Comunicato di alcuni artisti dopo gli scontri a Milano: bloccare una stazione non è violenza ma momento di resistenza e rabbia collettiva

ROMA, 24 settembre 2025 – Fa discutere la presa di posizione di un gruppo di artisti, scrittori e musicisti che hanno firmato un appello pubblicato dal Manifesto in difesa dei manifestanti pro-Palestina scesi in piazza nei giorni scorsi.
Tra i firmatari compaiono il fumettista Zerocalcare (Michele Rech), gli scrittori Massimo Carlotto e Sandrone Dazieri, il comico Max Pisu, il giornalista e politico Giulio Cavalli, oltre a diversi nomi della scena musicale alternativa italiana degli anni Novanta, come Pierpaolo Capovilla, Shandon, Punkreas, Modena City Ramblers, Bandabardò e Assalti Frontali.
Nell’appello si sostiene che gli episodi avvenuti alla Stazione Centrale di Milano non rappresentino violenza, ma un momento di “resistenza e rabbia collettiva” contro quella che viene definita “il più grande genocidio di questo secolo”. Le responsabilità per la degenerazione degli scontri, affermano i firmatari, andrebbero invece attribuite a una cattiva gestione dell’ordine pubblico.
Di seguito il testo integrale del comunicato:
Il comunicato degli artisti dopo il corteo per Gaza
Immagini e parole sono il nostro strumento di lavoro, sappiamo essere qualcosa di vivo che può mutare significato velocemente.
Lunedì 22 settembre l’Italia è stata bloccata: in oltre 100 città si è manifestato per dire basta al genocidio a Gaza e per chiedere la fine del massacro del popolo palestinese. Stanche e stanchi di anni di connivenza da parte dei governi del mondo, persone di ogni tipo, età, classe, religione hanno deciso che era necessario cambiare registro.
Da ieri la politica parla di ‘violenza’ e ‘vandalismo’ per un paio di vetrate della stazione Centrale di Milano cadute durante scontri tra manifestanti e polizia. Scontri evitabili se chi governa e gestisce l’ordine pubblico sapesse fare il proprio lavoro e gestire la forza moltitudinaria che assediava la Centrale, mentre in altre città altre stazioni, porti e autostrade erano bloccati.

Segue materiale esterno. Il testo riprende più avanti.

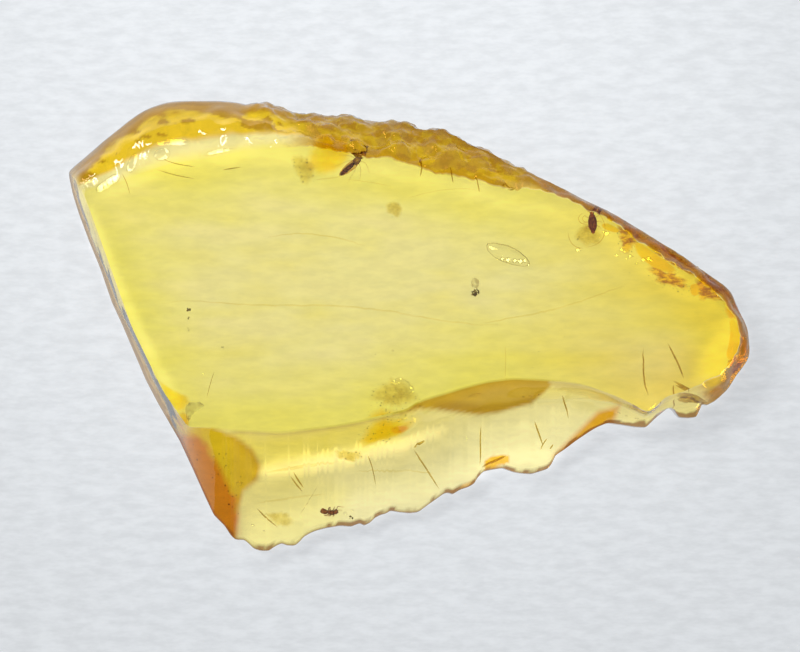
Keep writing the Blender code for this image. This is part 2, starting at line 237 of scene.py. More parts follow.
def nothing_selected() -> None:
    """Leave nothing selected and no object active."""
    if bpy.context.object and bpy.context.object.mode != "OBJECT":
        bpy.ops.object.mode_set(mode="OBJECT")
    bpy.ops.object.select_all(action="DESELECT")
    bpy.context.view_layer.objects.active = None


def finish_piece(piece: bpy.types.Object, name: str, material: bpy.types.Material,
                 replaces: tuple = ()) -> bpy.types.Object:
    """Name a piece, scale it to metres, dress it and let it ride on the model.

    Args:
        piece: The new object, its mesh drawn in millimetres.
        name: The name it gets.
        material: Its finish.
        replaces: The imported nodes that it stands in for.

    Returns:
        The same object.
    """
    nothing_selected()
    piece.name = name
    piece.data.name = name
    piece.data.transform(piece.matrix_world)
    piece.matrix_world = Matrix.Identity(4)
    piece.data.transform(Matrix.Scale(METRES_PER_MM, 4))
    piece.data.materials.clear()
    piece.data.materials.append(material)
    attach(piece, "root")
    if replaces:
        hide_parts(*replaces)
    LOG.info("%s: %d faces", name, len(piece.data.polygons))
    return piece


class Graph:
    """A material's nodes, added and joined by name."""

    def __init__(self, name: str) -> None:
        """Start a material with only its Principled shader and output."""
        self.material = bpy.data.materials.new(name)
        self.material.use_nodes = True
        self.tree = self.material.node_tree
        self.shader = self.tree.nodes["Principled BSDF"]
        self.output = self.tree.nodes["Material Output"]

    def node(self, kind: str, **settings: object) -> bpy.types.Node:
        """Add a node.

        Args:
            kind: The node's type, without ShaderNode.
            settings: Its properties, and its input values by name with spaces as underscores.

        Returns:
            The new node.
        """
        new = self.tree.nodes.new("ShaderNode" + kind)
        for key, value in settings.items():
            socket = new.inputs.get(key.replace("_", " "))
            if socket is not None:
                socket.default_value = value
            else:
                setattr(new, key, value)
        return new

    def link(self, source: bpy.types.NodeSocket, target: bpy.types.NodeSocket) -> None:
        """Join an output to an input."""
        self.tree.links.new(source, target)

    def set(self, **values: object) -> None:
        """Set the shader's own sockets, by name with spaces as underscores."""
        for key, value in values.items():
            self.shader.inputs[key.replace("_", " ")].default_value = value

    def place(self) -> bpy.types.NodeSocket:
        """The coordinates on the object, in metres."""
        return self.node("TexCoord").outputs["Object"]

    def noise(self, size_mm: float, detail: float = 3.0, rough: float = 0.55,
              stretch: tuple = (1.0, 1.0, 1.0)) -> bpy.types.NodeSocket:
        """A noise pattern whose lumps are about size_mm across, stretched if asked."""
        mapping = self.node("Mapping", vector_type="POINT")
        mapping.inputs["Scale"].default_value = stretch
        self.link(self.place(), mapping.inputs["Vector"])
        pattern = self.node("TexNoise", Scale=1.0 / (size_mm * METRES_PER_MM), Detail=detail,
                            Roughness=rough)
        self.link(mapping.outputs["Vector"], pattern.inputs["Vector"])
        return pattern.outputs["Fac"]

    def ramp(self, source: bpy.types.NodeSocket, low: float, high: float,
             start: float = 0.0, end: float = 1.0) -> bpy.types.NodeSocket:
        """Map a value from low..high to start..end, clipped and eased."""
        node = self.node("MapRange", interpolation_type="SMOOTHSTEP")
        for key, value in (("From Min", low), ("From Max", high), ("To Min", start),
                           ("To Max", end)):
            node.inputs[key].default_value = value
        self.link(source, node.inputs["Value"])
        return node.outputs["Result"]

    def math(self, operation: str, first: float | bpy.types.NodeSocket,
             second: float | bpy.types.NodeSocket) -> bpy.types.NodeSocket:
        """One sum on two sockets or numbers."""
        node = self.node("Math", operation=operation)
        for index, value in enumerate((first, second)):
            if isinstance(value, (int, float)):
                node.inputs[index].default_value = value
            else:
                self.link(value, node.inputs[index])
        return node.outputs["Value"]

    def mix(self, share: bpy.types.NodeSocket, first: tuple | bpy.types.NodeSocket,
            second: tuple | bpy.types.NodeSocket) -> bpy.types.NodeSocket:
        """Blend two colours, given or from sockets, by a share."""
        node = self.node("Mix", data_type="RGBA")
        self.link(share, node.inputs[0])
        for socket, value in ((node.inputs[6], first), (node.inputs[7], second)):
            if isinstance(value, tuple):
                socket.default_value = (*value, 1.0)
            else:
                self.link(value, socket)
        return node.outputs[2]

    def attribute(self, name: str) -> bpy.types.NodeSocket:
        """A value kept on the mesh's points."""
        return self.node("Attribute", attribute_name=name).outputs["Fac"]

    def bump(self, height: bpy.types.NodeSocket, depth_mm: float) -> None:
        """Roughen the shader's surface by a height pattern."""
        node = self.node("Bump", Strength=1.0, Distance=depth_mm * METRES_PER_MM)
        self.link(height, node.inputs["Height"])
        self.link(node.outputs["Normal"], self.shader.inputs["Normal"])


@dataclass(frozen=True)
class AmberFinish:
    """Clear resin, polished on its faces, stained and dull on its weathered rim.

    The mesh carries a stain colour, which also holds painted shade, how far a dull crust
    covers it, how finely it is scratched and how brown its grime mirrors. Everything else is
    the same all through.
    """

    absorbed_per_metre: tuple = (0.5, 31.0, 250.0)
    rind_colour: tuple = (0.42, 0.18, 0.035)
    grime_colour: tuple = (0.42, 0.18, 0.03)
    rind_opacity: float = 0.85
    polish_roughness: float = 0.012
    crust_roughness: float = 0.38
    ground_roughness: float = 0.30

    def material(self) -> bpy.types.Material:
        """The finish as a material: plain transmission with an even absorption inside."""
        graph = Graph("clear_amber")
        graph.set(IOR=AMBER_IOR, Transmission_Weight=1.0)
        density = max(self.absorbed_per_metre)
        absorb = graph.node("VolumeAbsorption", Density=density)
        absorb.inputs["Color"].default_value = (
            *(1.0 - taken / density for taken in self.absorbed_per_metre), 1.0)
        graph.link(absorb.outputs["Volume"], graph.output.inputs["Volume"])

        rind = graph.attribute("cover")
        stain_and_shade = graph.node("Attribute", attribute_name="stain_and_shade").outputs["Color"]
        graph.link(graph.mix(rind, stain_and_shade, self.rind_colour), graph.shader.inputs["Base Color"])
        graph.link(graph.mix(graph.attribute("grime"), (1.0, 1.0, 1.0), self.grime_colour),
                   graph.shader.inputs["Specular Tint"])
        clear = graph.math("SUBTRACT", 1.0, graph.math("MULTIPLY", rind, self.rind_opacity))
        graph.link(clear, graph.shader.inputs["Transmission Weight"])
        scratched = graph.math("MULTIPLY", graph.attribute("scratched"), self.ground_roughness)
        dull = graph.math("MULTIPLY", rind, self.crust_roughness)
        rough = graph.math("ADD", graph.math("ADD", scratched, dull), self.polish_roughness)
        graph.link(rough, graph.shader.inputs["Roughness"])
        return graph.material


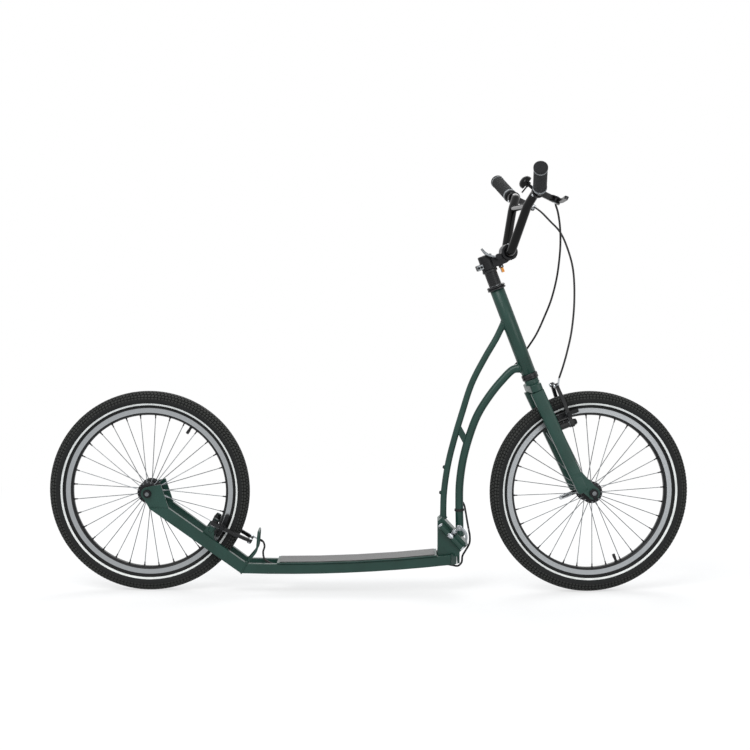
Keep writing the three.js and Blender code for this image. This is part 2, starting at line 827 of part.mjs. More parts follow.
function hingeBoxSolid() {
  const rear = hingeX - boxRearReach;
  const seat = railDepth / 2 + fit;
  const outline = (wall, bottom) => [
    [rear + wall, bottom ?? bowAt(rear, seat)],
    [railFront + fit, bottom ?? bowAt(railFront + fit, seat)],
    [railFront + fit, bottom ?? noseTop - boxWall],
    [boxLowerFront - wall, bottom ?? noseTop - boxWall],
    [boxLowerFront - wall, boxLowerHeight],
    hingePoint(jointBottomEnd - wall, rearJointFace - wall),
    hingePoint(jointTopEnd + wall, rearJointFace - wall),
    [rear + wall, boxTopHeight - wall],
  ];
  const shell = plate(outline(0), -jointHalfWidth, jointHalfWidth);
  const railInner = railCentreY - railThickness / 2;
  const railOuter = railCentreY + railThickness / 2;
  const nosePlan = (wall) => [
    [railFront + fit, wall - railOuter],
    [noseFront - wall, wall / 2 - noseTipHalfWidth],
    [noseFront - wall, noseTipHalfWidth - wall / 2],
    [railFront + fit, railOuter - wall],
  ];
  const nose = slab(nosePlan(0), noseBottom, noseTop + boxWall);
  const hollow = plate(outline(boxWall, noseBottom - overrun), -railInner + boxWall, railInner - boxWall);
  const knuckleWeb = hingeBlock(
    [upperKnuckleFrom, hingeY, -knuckleRadius],
    [upperKnuckleTo, -jointHalfWidth + fit, knuckleRadius],
  );
  const bore = hingeRod(jointTopEnd - overrun, jointBottomEnd + overrun, hingePinRadius + fit);
  const knuckle = hingeRod(upperKnuckleFrom, upperKnuckleTo, knuckleRadius);
  return cut(join(shell, nose, knuckleWeb, knuckle), hollow, bore);
}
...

Violenza è stare in silenzio davanti al massacro di un popolo, violenza è portare in un carcere minorile chi ha manifestato, violenza è costruire una narrazione di comodo davanti a una massiva espressione di contrarietà alla guerra, all’occupazione coloniale e all’inazione del governo Meloni.
Chi ha cercato di entrare in Centrale ha certo usato modalità muscolari per forzare il blocco di polizia, ma non ha seminato il panico come hanno fatto invece gli agenti che, a un certo punto, hanno sparato decine e decine di lacrimogeni, alcuni anche verso chi faceva foto dai balconi di via Vittor Pisani. Come artisti e artiste sogniamo un mondo di pace, ma non cadiamo nel tranello di trasformare momenti di resistenza e di rabbia collettiva in una subdola giostra di trasformazione di concetti e immagini.
Violenza è tante cose, tante cose che rinneghiamo e disprezziamo, ma la violenza non è bloccare una stazione in un giorno di sciopero generale per provare a fermare il più grande genocidio di questo secolo, né l’insubordinazione ai silenzi complici di chi ci governa.